Some of the buzz is incredible. But when I get into a low, I can't do that. I just hit the floor. Um, and it's tough for everybody around me. It's tough for everybody in my life. And I wish it wasn't this way, but I can only be honest about it. And if people want to have a pop, that's okay as well.
Dominic, thank you, bro. 14 months with us as well. Absolute legend. Thank you.
I completely get you. I have autism, too. I couldn't have worded it as well as Elsa did. I read that comment and I showed it straight to my wife and I thought, you see, I couldn't have said that like that. I couldn't have explained it like that. Uh Bransfield said, "Hey, Craig, great to see you back. Would not be the same without you.

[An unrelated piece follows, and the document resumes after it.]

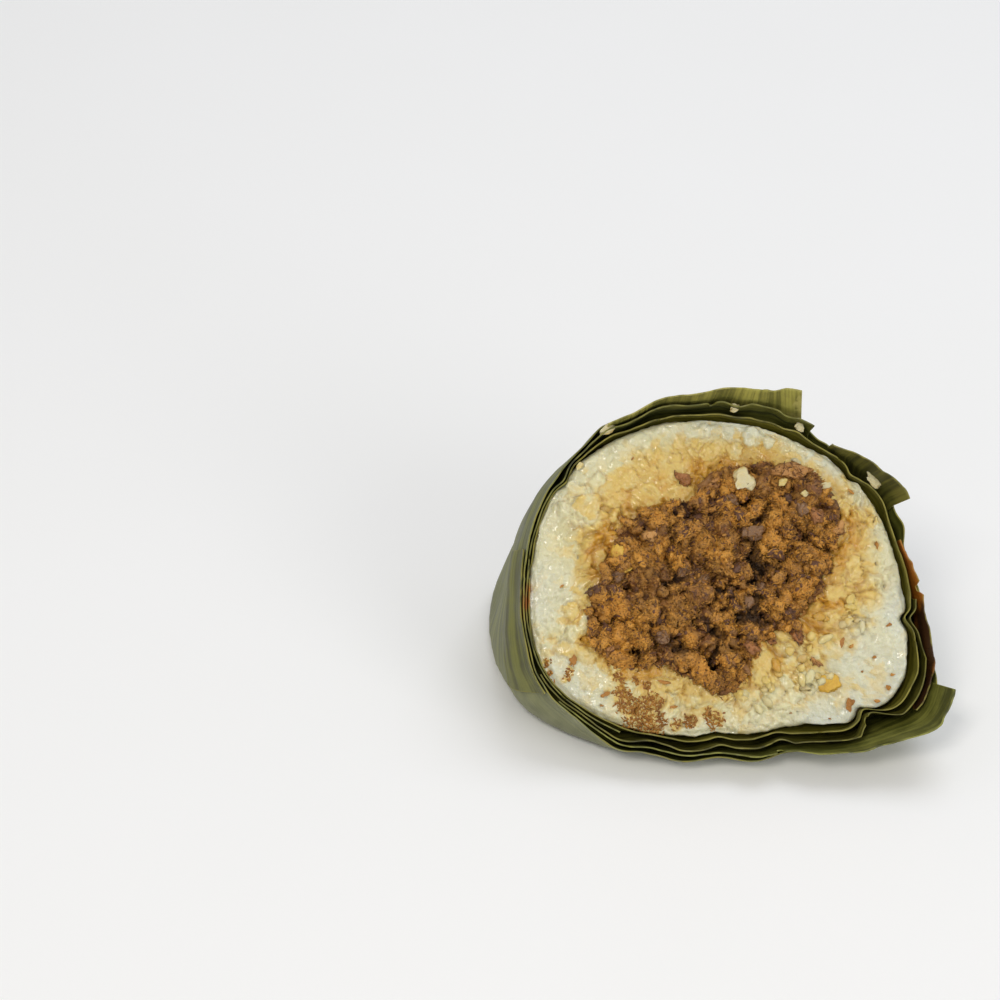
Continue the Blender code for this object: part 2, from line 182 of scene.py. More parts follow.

Um, you've no need to be sorry about anything. Much love." So, I need I think we need to get into the video the other night, right? We we need to get into this and say, "When I said I was wrong, people like to laugh about sources.

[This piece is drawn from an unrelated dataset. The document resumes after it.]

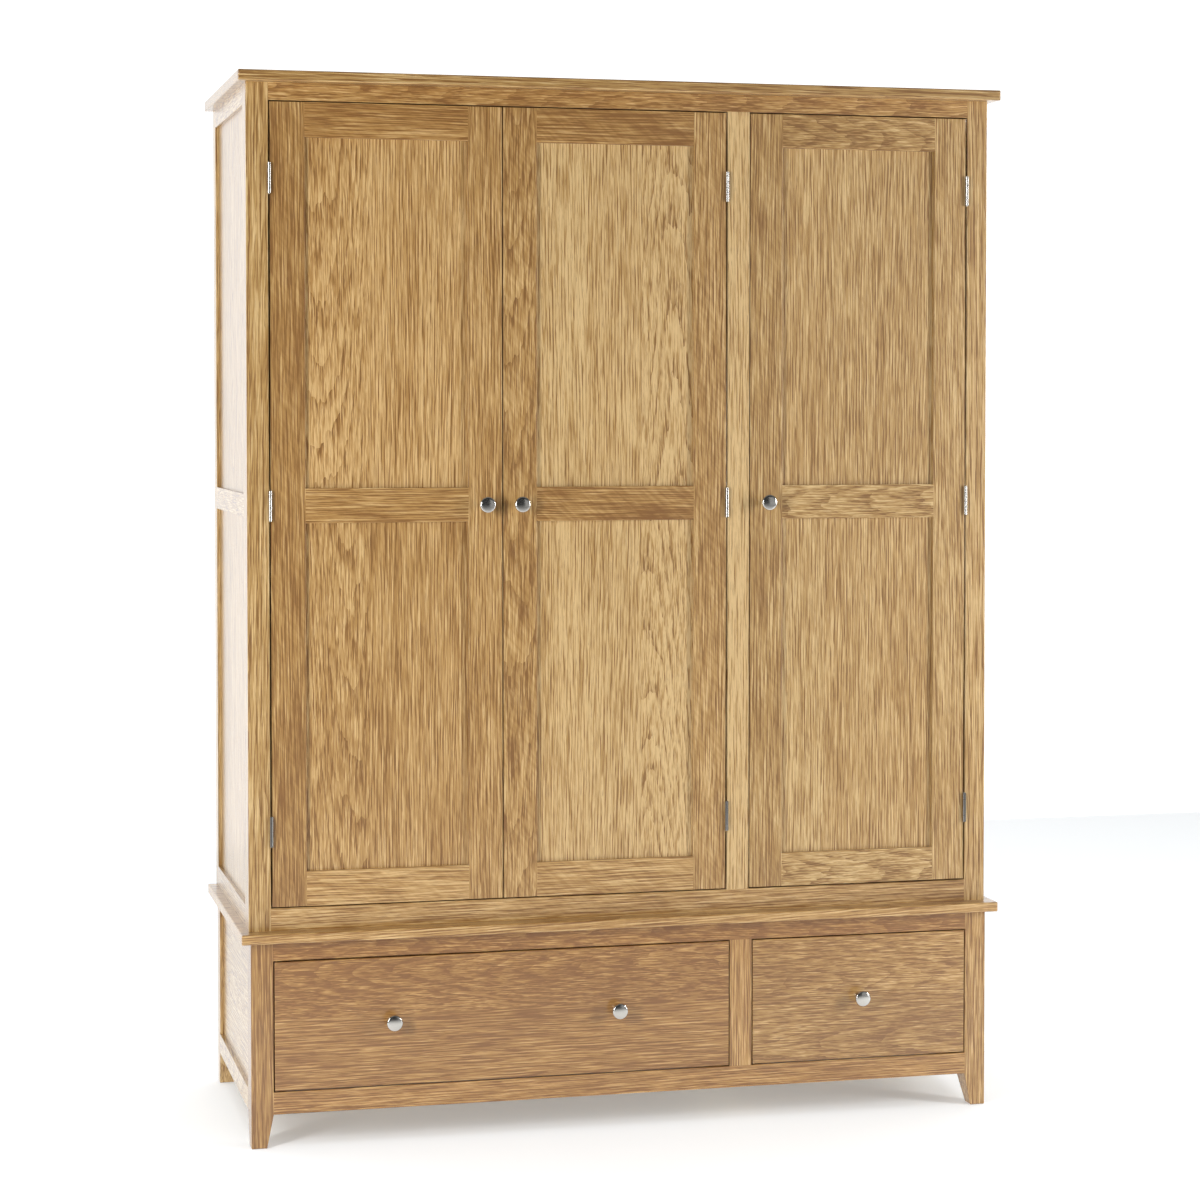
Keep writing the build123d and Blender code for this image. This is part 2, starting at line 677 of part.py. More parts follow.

People like to just say when somebody gets something wrong, yeah, your sources are, trust me, bro, and all this stuff.
I'll never be able to tell you because I won't throw somebody under the bus where the information came from, but I can tell you I'd make the same call again tomorrow with the same information because it came from really, really senior good people. And what I've seen over the last few days is I watched somebody sent me a clip of I think it's you'll never walk alone reds or YNWA reds. And I think this was either today or yesterday. And in their video, this gentleman whom I don't know spoke about two contacts that he has inside Anfield.
And the information that he has received almost echoes entirely with mine, but he spoke about a potential infighting between Hughes and Edwards. Now, I don't have any information on that, but it would make some sense to me if that's the situation because at Anfield yesterday, it's a disgrace that John W. Henry was not there and that more of the FSG lot weren't there. That is an absolute disgrace. It's a disgrace that the manager sat in the dugout like a coward refusing to get on the microphone and the way that those lads were given their send off wasn't good enough in my opinion from the club. So, I have a lot I want to say on that over the course of the night as well. Um, but I don't know of any infighting between Hughes and Edwards, but I did really see that Edwards was conspicuous in his absence there yesterday. Richie Robot was there. Um, one of the FSG brigade was there, but no Michael Edwards anywhere to be seen. At least I didn't see Michael Edwards yesterday, which again for two absolute top-notch bonafide servants of our club leaving and potentially a few more. To not have senior FSG officials at Anfield, I thought it was a disgrace. Uh, Nightmare, how are you, mate? Nightmare to the AM. Uh, hey Craig, nice to see you back. open slot leaves. So am I. I'm still hopeful that he leaves. I'm just not going to say it as a fact. And look, there has been some genuine fair feedback from people who would say something like, "Maybe don't say you're 100% on things." That's fair. That's more than fair. I mean, I have to take stuff like that on the chin. Uh, and I can look I think the reason I would say I'm 100% is because every fiber of me believed it was 100%. But throwing the numbers out there like that leaves no wiggle room. And you're right. You're right to criticize me on that. That's no problem. I'll do my best to learn from that. And I will never be stating anything as a fact again. Um there isn't really an upside in these situations when you say things like that. People think the views are, but I promise you the emotions I felt over the last few days of being dwarfed by whatever the or dwarf the views or anything like that.
Being not being wrong like I was going through two processes. And I know this is going to sound petty, but one, I was wrong and I was hurt by being wrong because I let people down. But if I'm being really blunt, I was also grieving the fact that we might have to sit through another season of this And that was equally as difficult to get my head around because I told you when I gave you guys the news, one of the most exciting parts for me was being able to see relief in other people. the same relief that I felt because I know how much we don't want them here. I know how much every one of us doesn't want them here.
So, I've had to kind of wrestle with that emotion as a fan as well, thinking, "Fuck, can I go through another season of a slot in charge?" Because, and I don't say this lightly, I despise him.
Everything about him is the absolute opposite of what a Liverpool manager should be. the way you conduct yourself, the way you operate in the media, all of it just it's just not us.